Problems while using graphLookup to retrieve chained documents

Hello all. I would like to ask you for help with something.

I have a collection, let’s call it Interaction, where there are pairs of users who have interacted. For example:

[{
  "_id": {
    "$oid": "657b391695d44668a338651d"
  },
  "nameA": "john",
  "nameB": "frank"
},
{
  "_id": {
    "$oid": "657c6da195d44668a338651e"
  },
  "nameA": "martin",
  "nameB": "john"
},
{
  "_id": {
    "$oid": "657c77ed95d44668a3386521"
  },
  "nameA": "martin",
  "nameB": "albert"
},
{
  "_id": {
    "$oid": "657c7e5195d44668a3386522"
  },
  "nameA": "foo",
  "nameB": "bar"
}]

I did this pipeline:

[
  {
    $graphLookup: {
      from: "Interaction",
      startWith: "$nameA",
      connectFromField: "nameB",
      connectToField: "nameA",
      as: "chainA"
    },
  },
  {
    $graphLookup: {
      from: "Interaction",
      startWith: "$nameB",
      connectFromField: "nameA",
      connectToField: "nameB",
      as: "chainB",
    },
  },
  {
    $project: {
      group: {
        $setUnion: [
          "$chainA.nameA",
          "$chainA.nameB",
          "$chainB.nameA",
          "$chainB.nameB",
        ],
      },
    },
  },
  {
    $group: {
      _id: null,
      uniqueGroups: {
        $addToSet: "$group",
      },
    },
  }
]

My intention is to form groups with users that interacted. With the example dataset, I would expect two groups to be created:

  • albert, frank, john, martin
  • foo, bar

But instead, three groups are created:

  • albert, frank, john, martin
  • frank, john, martin
  • foo, bar

I did some tests and I suspect that it has something to do with the fact that relations are possible from nameA to nameA and nameB to nameB but also A → B and B → A.

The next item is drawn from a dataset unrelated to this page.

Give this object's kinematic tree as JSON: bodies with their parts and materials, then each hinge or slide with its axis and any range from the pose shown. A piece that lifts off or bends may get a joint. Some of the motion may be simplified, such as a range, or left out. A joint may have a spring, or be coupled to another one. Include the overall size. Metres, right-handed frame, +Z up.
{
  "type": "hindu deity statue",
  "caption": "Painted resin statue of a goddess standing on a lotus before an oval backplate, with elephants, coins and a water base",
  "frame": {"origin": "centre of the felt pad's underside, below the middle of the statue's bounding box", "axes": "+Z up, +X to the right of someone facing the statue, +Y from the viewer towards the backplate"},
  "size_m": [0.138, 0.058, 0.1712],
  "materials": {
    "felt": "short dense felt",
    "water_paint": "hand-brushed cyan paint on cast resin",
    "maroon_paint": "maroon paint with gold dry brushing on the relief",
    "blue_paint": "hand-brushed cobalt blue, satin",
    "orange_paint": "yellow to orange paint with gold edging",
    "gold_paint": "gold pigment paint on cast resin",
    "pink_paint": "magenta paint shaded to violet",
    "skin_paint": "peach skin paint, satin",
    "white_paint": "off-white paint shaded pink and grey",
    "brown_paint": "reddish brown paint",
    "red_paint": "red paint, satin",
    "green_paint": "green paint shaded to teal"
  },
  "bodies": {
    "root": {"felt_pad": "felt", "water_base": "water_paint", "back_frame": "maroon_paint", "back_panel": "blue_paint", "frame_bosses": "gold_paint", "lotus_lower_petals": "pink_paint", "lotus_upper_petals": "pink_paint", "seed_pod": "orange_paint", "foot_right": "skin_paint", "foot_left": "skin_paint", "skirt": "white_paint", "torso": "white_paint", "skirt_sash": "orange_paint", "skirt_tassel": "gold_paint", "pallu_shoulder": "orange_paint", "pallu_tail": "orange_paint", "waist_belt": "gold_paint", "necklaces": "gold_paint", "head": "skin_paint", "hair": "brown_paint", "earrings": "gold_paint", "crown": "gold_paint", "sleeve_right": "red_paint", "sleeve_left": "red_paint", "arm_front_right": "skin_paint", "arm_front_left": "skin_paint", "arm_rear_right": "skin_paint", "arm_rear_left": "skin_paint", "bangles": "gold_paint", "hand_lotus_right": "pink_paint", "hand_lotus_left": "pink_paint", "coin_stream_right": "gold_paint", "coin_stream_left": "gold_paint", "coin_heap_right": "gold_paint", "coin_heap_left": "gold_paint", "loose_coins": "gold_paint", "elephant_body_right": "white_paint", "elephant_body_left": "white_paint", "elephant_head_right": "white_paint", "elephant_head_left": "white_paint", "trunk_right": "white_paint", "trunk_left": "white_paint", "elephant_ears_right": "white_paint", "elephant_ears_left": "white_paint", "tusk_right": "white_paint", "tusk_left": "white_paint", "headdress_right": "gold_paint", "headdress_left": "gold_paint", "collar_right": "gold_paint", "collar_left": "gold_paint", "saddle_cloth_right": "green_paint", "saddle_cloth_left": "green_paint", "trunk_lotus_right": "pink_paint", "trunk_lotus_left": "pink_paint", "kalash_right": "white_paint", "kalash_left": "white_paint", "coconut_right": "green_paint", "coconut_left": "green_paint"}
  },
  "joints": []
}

Could you please help me with this? Why am I getting three groups?

I also tried to add more graphLookups in order to try to cover the different relation fields possible (A ->A, A->B, B->A, B->B) but I ended up getting the same result.

Thank you in advance.

You get it because you

frank is nameB in document 657b391695d44668a338651d which has john as nameA so a graph lookup starts with the values

  • startWith nameB=frank
  • connectFromField nameA=john
  • connectToField nameB

the document 657c6da195d44668a338651e is found since nameB=john so the next lookup is done with

  • connectFromField nameA=martin
  • connectToFieldName nameB

Since martin is nowhere as nameB the graph lookup stops there with frank,john and martin.

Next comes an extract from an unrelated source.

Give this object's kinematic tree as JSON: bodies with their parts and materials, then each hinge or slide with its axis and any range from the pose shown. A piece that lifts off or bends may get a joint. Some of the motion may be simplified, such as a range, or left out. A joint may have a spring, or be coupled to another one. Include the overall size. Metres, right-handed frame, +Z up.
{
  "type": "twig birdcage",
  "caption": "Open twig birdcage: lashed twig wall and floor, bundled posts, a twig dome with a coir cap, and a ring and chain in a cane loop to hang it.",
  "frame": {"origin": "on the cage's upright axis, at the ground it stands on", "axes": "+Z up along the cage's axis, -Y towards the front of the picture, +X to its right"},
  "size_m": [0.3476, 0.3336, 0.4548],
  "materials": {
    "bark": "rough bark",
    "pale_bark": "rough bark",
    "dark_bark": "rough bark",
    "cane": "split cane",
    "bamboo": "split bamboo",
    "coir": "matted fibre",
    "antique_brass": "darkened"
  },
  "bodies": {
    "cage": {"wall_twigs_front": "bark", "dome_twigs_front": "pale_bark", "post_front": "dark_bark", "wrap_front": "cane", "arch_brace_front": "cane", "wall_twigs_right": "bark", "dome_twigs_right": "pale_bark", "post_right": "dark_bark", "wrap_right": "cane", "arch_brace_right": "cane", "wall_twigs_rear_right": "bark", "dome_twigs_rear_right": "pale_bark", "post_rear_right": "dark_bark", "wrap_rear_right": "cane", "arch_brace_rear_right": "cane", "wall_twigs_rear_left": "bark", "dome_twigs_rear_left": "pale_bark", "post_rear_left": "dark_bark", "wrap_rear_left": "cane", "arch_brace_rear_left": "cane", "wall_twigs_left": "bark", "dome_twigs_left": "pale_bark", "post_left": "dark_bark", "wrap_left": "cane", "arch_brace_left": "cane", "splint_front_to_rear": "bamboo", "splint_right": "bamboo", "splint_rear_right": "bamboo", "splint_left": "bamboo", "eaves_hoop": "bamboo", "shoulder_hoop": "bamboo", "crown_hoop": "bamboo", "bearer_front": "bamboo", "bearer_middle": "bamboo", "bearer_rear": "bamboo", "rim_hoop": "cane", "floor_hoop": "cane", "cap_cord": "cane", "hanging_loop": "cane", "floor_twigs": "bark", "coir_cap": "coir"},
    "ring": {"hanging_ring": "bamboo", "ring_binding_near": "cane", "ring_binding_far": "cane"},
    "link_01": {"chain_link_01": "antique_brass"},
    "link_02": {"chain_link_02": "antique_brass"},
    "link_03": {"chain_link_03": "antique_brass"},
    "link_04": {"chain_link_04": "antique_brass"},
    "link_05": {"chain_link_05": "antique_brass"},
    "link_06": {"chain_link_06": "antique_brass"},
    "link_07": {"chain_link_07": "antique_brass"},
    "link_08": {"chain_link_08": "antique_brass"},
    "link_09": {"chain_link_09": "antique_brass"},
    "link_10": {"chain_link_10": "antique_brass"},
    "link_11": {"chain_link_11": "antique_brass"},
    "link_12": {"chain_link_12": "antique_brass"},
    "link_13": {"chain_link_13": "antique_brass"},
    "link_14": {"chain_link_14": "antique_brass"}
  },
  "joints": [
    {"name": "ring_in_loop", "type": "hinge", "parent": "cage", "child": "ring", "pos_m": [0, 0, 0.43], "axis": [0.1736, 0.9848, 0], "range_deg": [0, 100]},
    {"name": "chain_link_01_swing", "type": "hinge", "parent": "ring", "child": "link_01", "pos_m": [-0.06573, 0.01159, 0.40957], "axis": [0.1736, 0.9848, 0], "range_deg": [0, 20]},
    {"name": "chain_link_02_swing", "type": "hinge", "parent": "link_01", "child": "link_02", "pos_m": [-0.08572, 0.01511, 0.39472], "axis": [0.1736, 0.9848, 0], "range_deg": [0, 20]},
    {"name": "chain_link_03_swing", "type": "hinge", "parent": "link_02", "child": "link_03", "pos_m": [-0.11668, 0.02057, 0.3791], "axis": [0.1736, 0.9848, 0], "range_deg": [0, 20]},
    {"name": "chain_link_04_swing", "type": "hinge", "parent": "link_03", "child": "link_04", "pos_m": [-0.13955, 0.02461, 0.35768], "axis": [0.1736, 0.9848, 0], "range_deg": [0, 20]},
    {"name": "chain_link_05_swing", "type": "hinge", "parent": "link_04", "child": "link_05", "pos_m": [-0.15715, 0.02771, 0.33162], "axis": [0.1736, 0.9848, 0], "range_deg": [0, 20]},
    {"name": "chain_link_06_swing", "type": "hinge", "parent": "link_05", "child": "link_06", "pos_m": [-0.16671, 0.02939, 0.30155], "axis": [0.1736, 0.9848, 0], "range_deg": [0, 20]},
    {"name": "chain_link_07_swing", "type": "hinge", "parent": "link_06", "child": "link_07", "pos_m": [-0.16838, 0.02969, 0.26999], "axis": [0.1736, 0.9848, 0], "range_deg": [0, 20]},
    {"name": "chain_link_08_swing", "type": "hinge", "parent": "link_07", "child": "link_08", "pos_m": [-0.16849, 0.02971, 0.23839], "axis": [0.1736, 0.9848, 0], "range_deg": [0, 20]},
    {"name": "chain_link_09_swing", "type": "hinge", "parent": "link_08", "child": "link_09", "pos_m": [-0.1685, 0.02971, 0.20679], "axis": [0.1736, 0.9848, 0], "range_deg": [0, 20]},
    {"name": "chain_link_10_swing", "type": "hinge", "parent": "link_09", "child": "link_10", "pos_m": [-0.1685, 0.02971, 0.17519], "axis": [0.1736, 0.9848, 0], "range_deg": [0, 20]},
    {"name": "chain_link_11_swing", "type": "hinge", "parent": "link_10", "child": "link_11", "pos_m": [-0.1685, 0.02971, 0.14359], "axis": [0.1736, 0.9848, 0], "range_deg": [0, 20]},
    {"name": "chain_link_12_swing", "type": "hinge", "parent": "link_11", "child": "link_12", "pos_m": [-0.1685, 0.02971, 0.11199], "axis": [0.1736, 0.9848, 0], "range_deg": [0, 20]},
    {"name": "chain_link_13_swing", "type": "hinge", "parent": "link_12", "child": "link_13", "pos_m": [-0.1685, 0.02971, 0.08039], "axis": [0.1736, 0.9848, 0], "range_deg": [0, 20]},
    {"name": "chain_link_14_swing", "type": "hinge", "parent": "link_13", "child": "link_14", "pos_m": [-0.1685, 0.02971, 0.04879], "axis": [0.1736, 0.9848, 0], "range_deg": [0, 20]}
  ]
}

But I am surprised is that you do not get the shorter chains such as martin,john and martin,albert because $graphLookup produces them as seen in Mongo playground.

Sorry for the late response.

I ended up doing a first transformation, into something like:

{
   names: [ "nameA", "nameB"]
}

This way I’ve been able to use graphLookup and get the result I was looking for.

Thank you!

1 Like